Dubai property prices inflated rapidly, with apartments changing hands - "flipping", as it came to be known - at an astonishing rate. By the summer of last year, a "bubble" had developed in UAE property that, all were agreed, had to burst at some time. When the global financial crisis burst on the world's financial system that summer, there was much talk that the UAE would be insulated from the consequences. With the price of oil hitting all-time records, the country had a cushion of capital resources to compensate for any global downturn.
To some degree, this was true of cash-rich Abu Dhabi, but Dubai, with few energy resources and at a different stage of the investment cycle, was always more vulnerable. Towards the end of last year and into 2009, these strains became more apparent, and Dubai had to resort to special funding backed by Abu Dhabi. The Dubai World debt "standstill" request of last month was a milestone in the UAE's financial development.
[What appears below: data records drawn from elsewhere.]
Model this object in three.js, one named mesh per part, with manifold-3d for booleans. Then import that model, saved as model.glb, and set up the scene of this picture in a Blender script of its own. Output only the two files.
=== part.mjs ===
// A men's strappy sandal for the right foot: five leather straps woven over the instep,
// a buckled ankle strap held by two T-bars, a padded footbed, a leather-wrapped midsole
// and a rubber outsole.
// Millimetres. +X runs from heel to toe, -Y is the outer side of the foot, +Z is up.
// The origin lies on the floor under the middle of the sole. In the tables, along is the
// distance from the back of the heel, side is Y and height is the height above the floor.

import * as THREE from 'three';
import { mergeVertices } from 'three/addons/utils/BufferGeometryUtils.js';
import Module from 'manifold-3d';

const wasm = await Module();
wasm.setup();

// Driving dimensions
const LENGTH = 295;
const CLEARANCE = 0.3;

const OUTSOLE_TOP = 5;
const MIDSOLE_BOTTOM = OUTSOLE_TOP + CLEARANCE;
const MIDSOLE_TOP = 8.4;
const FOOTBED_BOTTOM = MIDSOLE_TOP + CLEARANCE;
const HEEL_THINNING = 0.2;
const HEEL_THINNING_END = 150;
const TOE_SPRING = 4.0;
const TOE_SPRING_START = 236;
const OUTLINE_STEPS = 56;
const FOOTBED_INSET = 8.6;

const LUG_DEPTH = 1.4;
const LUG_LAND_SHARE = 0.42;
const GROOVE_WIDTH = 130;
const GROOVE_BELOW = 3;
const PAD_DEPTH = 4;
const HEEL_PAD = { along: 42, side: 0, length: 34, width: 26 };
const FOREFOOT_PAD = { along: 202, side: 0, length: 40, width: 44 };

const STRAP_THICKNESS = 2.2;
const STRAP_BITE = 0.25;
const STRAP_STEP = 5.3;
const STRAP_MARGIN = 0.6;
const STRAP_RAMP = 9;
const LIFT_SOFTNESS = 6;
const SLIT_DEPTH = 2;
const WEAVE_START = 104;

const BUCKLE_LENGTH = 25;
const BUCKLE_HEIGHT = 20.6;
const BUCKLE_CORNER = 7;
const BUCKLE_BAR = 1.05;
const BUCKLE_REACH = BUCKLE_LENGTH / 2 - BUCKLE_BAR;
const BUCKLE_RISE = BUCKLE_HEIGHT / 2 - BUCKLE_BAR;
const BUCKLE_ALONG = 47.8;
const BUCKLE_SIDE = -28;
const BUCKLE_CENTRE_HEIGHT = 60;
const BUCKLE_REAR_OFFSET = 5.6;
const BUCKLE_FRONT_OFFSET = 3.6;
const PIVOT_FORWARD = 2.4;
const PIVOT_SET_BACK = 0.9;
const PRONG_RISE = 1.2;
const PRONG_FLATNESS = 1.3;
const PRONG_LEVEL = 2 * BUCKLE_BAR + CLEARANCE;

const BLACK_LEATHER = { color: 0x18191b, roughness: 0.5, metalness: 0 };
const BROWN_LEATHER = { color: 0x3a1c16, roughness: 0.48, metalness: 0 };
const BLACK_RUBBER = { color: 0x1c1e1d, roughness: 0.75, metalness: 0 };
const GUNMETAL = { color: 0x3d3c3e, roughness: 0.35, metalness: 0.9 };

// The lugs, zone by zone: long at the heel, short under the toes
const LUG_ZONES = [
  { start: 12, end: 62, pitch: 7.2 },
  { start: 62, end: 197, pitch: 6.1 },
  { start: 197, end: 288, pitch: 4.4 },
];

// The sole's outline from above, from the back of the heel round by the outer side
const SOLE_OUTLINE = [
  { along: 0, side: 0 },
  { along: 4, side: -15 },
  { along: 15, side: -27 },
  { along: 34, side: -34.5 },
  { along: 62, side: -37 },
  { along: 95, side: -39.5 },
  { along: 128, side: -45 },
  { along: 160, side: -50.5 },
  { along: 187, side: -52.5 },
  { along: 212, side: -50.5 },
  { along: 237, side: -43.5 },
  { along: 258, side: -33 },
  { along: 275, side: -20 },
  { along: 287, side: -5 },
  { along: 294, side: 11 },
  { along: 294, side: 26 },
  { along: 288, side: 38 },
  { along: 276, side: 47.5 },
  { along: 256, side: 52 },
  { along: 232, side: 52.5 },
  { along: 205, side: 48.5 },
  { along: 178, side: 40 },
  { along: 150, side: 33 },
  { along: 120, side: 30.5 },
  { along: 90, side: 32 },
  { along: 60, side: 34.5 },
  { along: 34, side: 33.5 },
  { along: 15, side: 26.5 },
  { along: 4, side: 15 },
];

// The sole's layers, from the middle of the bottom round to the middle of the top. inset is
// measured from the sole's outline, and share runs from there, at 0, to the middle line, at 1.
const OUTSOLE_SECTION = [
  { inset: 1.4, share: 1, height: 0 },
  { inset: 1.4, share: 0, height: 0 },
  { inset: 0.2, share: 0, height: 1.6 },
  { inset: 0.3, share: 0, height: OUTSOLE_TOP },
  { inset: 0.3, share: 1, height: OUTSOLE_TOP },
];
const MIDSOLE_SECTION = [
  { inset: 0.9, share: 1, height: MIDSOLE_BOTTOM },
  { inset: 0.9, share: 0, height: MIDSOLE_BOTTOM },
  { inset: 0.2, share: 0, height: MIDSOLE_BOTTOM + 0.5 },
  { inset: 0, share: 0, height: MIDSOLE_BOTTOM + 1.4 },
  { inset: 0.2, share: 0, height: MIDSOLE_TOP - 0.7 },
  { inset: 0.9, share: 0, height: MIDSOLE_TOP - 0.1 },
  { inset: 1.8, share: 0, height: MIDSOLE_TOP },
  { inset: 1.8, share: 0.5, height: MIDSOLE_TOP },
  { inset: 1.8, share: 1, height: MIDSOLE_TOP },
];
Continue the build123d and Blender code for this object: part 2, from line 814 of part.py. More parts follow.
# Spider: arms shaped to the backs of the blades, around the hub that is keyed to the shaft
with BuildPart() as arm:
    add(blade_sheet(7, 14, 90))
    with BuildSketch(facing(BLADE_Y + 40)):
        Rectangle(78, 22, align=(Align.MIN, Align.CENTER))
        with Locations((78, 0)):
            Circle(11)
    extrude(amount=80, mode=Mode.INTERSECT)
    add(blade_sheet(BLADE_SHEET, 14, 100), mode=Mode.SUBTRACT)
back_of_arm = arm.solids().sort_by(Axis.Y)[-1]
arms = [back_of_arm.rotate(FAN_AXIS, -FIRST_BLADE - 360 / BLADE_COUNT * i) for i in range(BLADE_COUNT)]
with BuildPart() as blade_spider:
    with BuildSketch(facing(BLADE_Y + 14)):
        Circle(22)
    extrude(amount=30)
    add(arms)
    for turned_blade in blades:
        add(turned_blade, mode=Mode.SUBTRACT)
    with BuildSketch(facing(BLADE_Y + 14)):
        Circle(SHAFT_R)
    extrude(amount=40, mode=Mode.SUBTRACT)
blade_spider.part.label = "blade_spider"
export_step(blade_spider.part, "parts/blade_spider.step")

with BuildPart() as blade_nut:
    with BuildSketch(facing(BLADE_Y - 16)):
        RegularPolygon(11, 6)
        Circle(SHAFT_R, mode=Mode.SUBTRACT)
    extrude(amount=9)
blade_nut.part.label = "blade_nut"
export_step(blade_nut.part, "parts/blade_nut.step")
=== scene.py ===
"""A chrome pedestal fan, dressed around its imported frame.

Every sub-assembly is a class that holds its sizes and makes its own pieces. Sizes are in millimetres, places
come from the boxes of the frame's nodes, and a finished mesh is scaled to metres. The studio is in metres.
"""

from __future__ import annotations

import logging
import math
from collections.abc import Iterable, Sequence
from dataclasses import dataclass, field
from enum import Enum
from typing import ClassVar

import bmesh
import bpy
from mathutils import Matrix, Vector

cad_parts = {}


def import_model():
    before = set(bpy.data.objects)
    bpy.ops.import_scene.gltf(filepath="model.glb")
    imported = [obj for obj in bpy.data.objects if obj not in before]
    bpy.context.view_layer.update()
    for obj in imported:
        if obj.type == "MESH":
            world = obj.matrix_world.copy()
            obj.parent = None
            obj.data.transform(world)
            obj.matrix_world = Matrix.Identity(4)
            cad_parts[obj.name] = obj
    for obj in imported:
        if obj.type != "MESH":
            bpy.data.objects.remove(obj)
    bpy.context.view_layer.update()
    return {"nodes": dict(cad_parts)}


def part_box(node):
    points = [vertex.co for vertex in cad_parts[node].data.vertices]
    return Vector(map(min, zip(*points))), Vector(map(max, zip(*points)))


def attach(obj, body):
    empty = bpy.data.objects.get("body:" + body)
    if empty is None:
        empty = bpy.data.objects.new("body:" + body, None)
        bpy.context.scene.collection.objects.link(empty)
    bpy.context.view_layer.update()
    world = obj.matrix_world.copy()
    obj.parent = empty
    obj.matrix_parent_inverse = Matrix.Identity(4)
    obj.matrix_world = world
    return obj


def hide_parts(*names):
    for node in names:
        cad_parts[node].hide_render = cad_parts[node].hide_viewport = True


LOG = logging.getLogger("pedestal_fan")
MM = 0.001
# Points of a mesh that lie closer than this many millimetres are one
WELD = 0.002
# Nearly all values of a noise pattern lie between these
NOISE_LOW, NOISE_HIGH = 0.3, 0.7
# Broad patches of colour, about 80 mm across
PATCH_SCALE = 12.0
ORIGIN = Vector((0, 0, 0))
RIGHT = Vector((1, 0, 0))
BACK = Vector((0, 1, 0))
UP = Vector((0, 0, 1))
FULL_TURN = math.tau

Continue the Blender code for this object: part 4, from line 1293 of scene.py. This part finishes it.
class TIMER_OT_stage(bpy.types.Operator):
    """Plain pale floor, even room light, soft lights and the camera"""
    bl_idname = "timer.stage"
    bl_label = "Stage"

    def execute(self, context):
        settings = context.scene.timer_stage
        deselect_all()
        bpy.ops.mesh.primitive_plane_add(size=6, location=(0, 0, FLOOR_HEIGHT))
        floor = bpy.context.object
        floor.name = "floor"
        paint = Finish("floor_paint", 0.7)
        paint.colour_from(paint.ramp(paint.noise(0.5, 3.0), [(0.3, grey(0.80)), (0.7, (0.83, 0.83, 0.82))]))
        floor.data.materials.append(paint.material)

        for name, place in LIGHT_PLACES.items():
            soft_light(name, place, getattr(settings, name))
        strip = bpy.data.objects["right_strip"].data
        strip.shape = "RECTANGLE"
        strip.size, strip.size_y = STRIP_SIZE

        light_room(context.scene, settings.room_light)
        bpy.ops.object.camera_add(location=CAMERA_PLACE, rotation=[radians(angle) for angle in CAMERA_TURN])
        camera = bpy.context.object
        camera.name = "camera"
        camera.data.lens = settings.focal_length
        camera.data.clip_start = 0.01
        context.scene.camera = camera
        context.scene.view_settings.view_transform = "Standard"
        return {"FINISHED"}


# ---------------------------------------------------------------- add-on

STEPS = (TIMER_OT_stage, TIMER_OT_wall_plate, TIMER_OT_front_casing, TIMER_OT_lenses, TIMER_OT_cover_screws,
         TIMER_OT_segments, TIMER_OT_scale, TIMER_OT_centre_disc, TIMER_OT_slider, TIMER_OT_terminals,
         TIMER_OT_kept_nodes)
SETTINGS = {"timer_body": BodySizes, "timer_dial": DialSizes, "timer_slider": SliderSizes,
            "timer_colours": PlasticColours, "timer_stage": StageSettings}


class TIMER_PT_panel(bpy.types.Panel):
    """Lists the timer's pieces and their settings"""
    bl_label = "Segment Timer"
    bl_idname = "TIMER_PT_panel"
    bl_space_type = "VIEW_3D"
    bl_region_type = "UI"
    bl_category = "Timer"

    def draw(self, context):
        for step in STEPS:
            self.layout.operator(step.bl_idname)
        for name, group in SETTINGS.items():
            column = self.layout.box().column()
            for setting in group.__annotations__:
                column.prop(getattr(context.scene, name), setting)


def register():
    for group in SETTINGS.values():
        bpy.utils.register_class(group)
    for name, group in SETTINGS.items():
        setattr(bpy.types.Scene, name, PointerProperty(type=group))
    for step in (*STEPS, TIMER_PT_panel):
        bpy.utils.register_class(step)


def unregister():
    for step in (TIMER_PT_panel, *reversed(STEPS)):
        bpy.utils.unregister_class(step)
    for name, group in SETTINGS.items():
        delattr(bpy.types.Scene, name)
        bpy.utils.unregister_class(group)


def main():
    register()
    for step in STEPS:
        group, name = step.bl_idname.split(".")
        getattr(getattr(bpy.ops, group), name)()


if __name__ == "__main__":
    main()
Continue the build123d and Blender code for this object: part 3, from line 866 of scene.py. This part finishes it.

How the federation responds to this challenge will set the tone for the next decade. But it has already built an impressive financial infrastructure, regularly cited as the most popular place to do business in the Gulf. Abu Dhabi, too, is financially well placed to withstand the aftershocks of the credit crisis. The turn of the new decade gives time for pause and consolidation in the UAE's development as a global financial centre, but the momentum the country has built up appears to be unstoppable.